La prochaine étape consiste à faire entrer un tube par la bouche puis de le pousser jusque dans l’estomac pour faire sortir l’air qui y est emprisonné. Comme cela n’est pas toujours possible quand l’estomac est très distendu, on peut tenter de trocariser l’estomac, c’est-à-dire planter une grosse aiguille à travers la peau de la paroi abdominale à l’endroit où l’estomac est en contact avec celle-ci. Une fois le tube bien en place et l’air évacué, on procédera à un lavage gastrique afin de le vider de tout son contenu.

Dès que le patient est stabilisé, il est très important d’effectuer une chirurgie dont le but est de fixer l’estomac à la paroi abdominale (gastropexie) de façon permanente afin d’éviter les récidives de torsion qui sont de l’ordre de 75% à 90% en moins d’un an lorsqu’il n’y a pas eu de chirurgie. Cette dernière réduit le risque de torsion à moins de 10%. Bien que la dilatation de l’estomac puisse quand même se reproduire, la torsion est peu fréquente. Au cours de la chirurgie, on vérifie l’état de l’estomac après l’avoir détordu ainsi que la rate. S’il se trouve des régions dévitalisées, il faut les enlever. 
Durant toute la durée de la procédure, il faudra suivre étroitement les paramètres évaluant la circulation et la pression sanguine, la température ainsi que la respiration parce que le risque anesthésique est très élevé étant donné l’état critique de l’animal. Il faudra également poursuivre l’administration des solutés et lui donner des antibiotiques qui vont couvrir plusieurs types de bactéries.

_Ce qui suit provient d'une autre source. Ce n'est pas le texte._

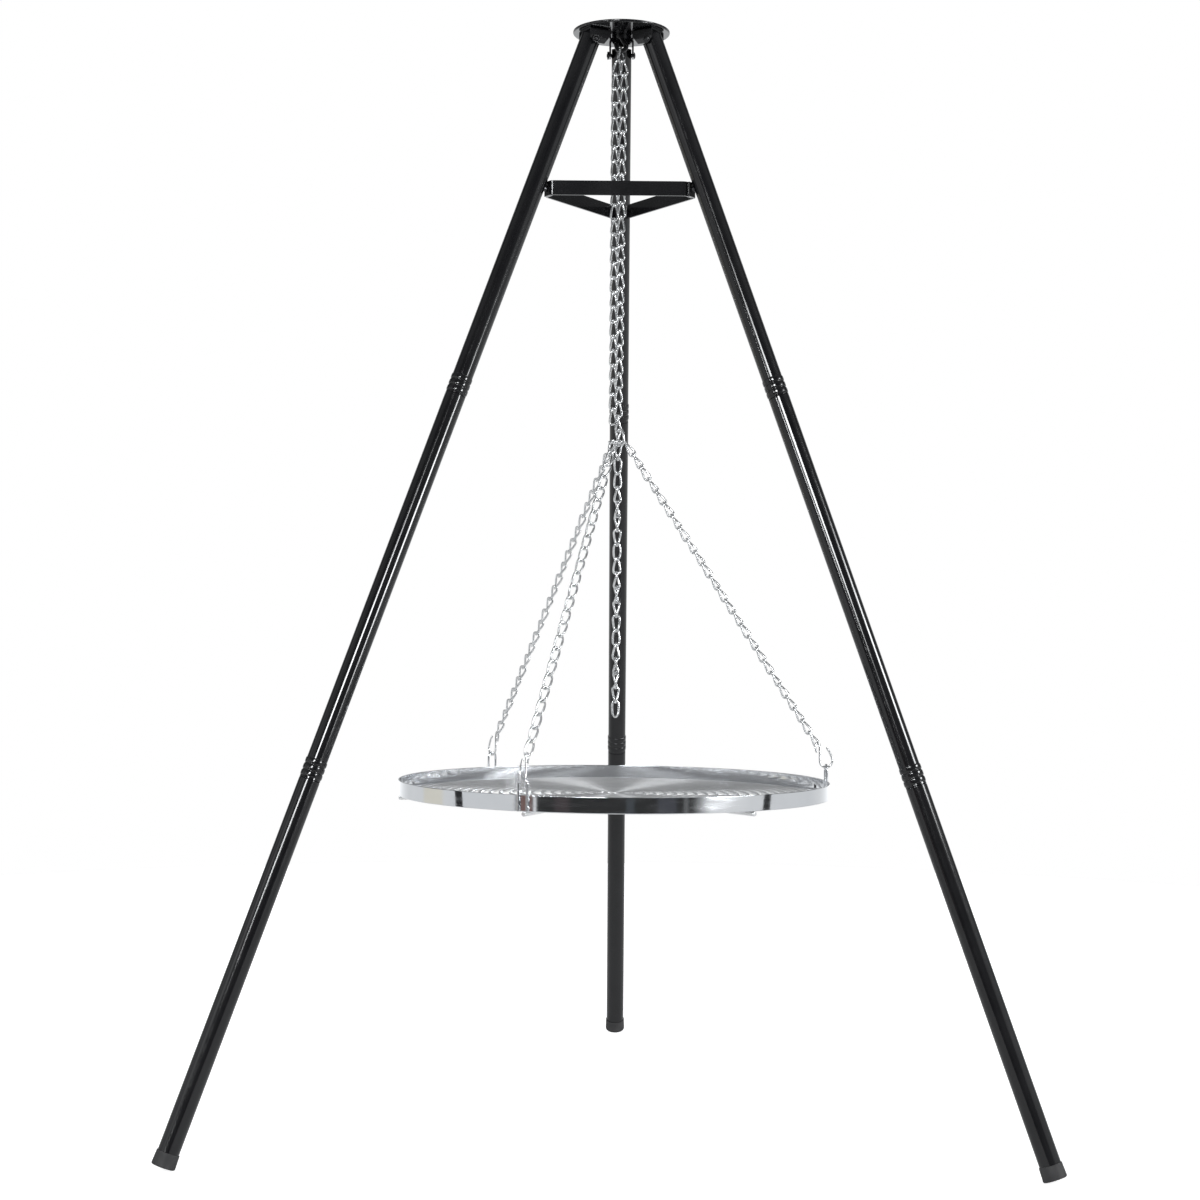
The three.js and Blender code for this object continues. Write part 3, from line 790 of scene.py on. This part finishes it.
def add_spreader_bolt(side, degrees):
    """The bolt through two tabs, its head toward the axis, and the insert in the leg that it ends in."""
    outward = Matrix.Rotation(math.pi / 2, 4, "Y")
    place = azimuth(degrees) @ Matrix.Translation((0, 0, SPREADER_Z)) @ outward
    under_head = INNER_TAB - BAR_THICKNESS / 2 - GAP
    insert_low = OUTER_TAB + BAR_THICKNESS / 2 + GAP
    insert_high = insert_low + INSERT_LENGTH
    flip = Matrix.Scale(-1, 4, (0, 0, 1))
    domed = bolt_shape(-under_head, SPREADER_BOLT_HEAD_R, SPREADER_BOLT_HEAD_HEIGHT, -(insert_high + 1))
    bolt = piece(f"{side}_spreader_bolt_head", domed, place @ flip, BLACK_STEEL, 30)
    install(bolt, f"spreader_bolt_{side}", "frame")
    bore = BOLT_R + GAP
    wall = [(bore, insert_low), (INSERT_R, insert_low), (INSERT_R, insert_high), (bore, insert_high)]
    sleeve_shape = Shape().add(*turned(rounded(wall, 0.3, 2), 32, ring=True))
    sleeve = piece(f"{side}_threaded_insert", sleeve_shape, place, BOLT_ZINC)
    install(sleeve, f"spreader_insert_{side}", "frame")


# ---- Chains ----

LINK_WIRE_R = 1.5
LINK_HALF_WIDTH = 4.7  # to the wire's middle
LINK_TWIST = 90.0  # degrees from one end of a link to the other
LINK_STEPS = 32
SWAY_STEP = 2.4  # radians of the sway's wave from link to link
TAIL_SPIN = 32.0  # degrees from link to link, in the long strand's lower part
TAIL_LINKS = 22
CHAIN_PITCH = 20.0
TOP_LINK_HALF = 10.0  # half the top link's length
TOP_LINK_HALF_WIDTH = 4.9
TOP_LINK_TWIST = 84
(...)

Pendant 24 heures suite à la chirurgie, la condition de l’animal devra être suivie de façon aussi rigoureuse parce que ce dernier demeure à risque de développer un choc circulatoire, des troubles du rythme cardiaque ainsi que des débalancements électrolytiques. De plus, il faudra lui administrer des analgésiques afin de contrôler sa douleur. À cause de l’inflammation dans l’estomac et dans l’œsophage, il sera plus à risque de développer une pneumonie par aspiration (inhalation du contenu gastrique). Il devra donc être surveillé étroitement pour toute apparition de fièvre, de difficulté respiratoire ou de bruits anormaux entendus pendant l’auscultation de ses poumons.
On le maintiendra à jeûn durant au moins les premiers 8 à 12 heures après la chirurgie puis on commemcera la réalimentation de manière progressive à l’aide d’une sorte de nourriture facilement digestible. Pendant cette période, on lui procurera des antivomitifs qui, en plus de prévenir les vomissements, vont stimuler sa motilité gastrique.
Bien que la torsion gastrique soit une condition qui mette la vie de l’animal en danger, depuis l’amélioration des mesures de soins intensifs, le taux de mortalité est passé d’environ 45% à 15% dans certaines pratiques.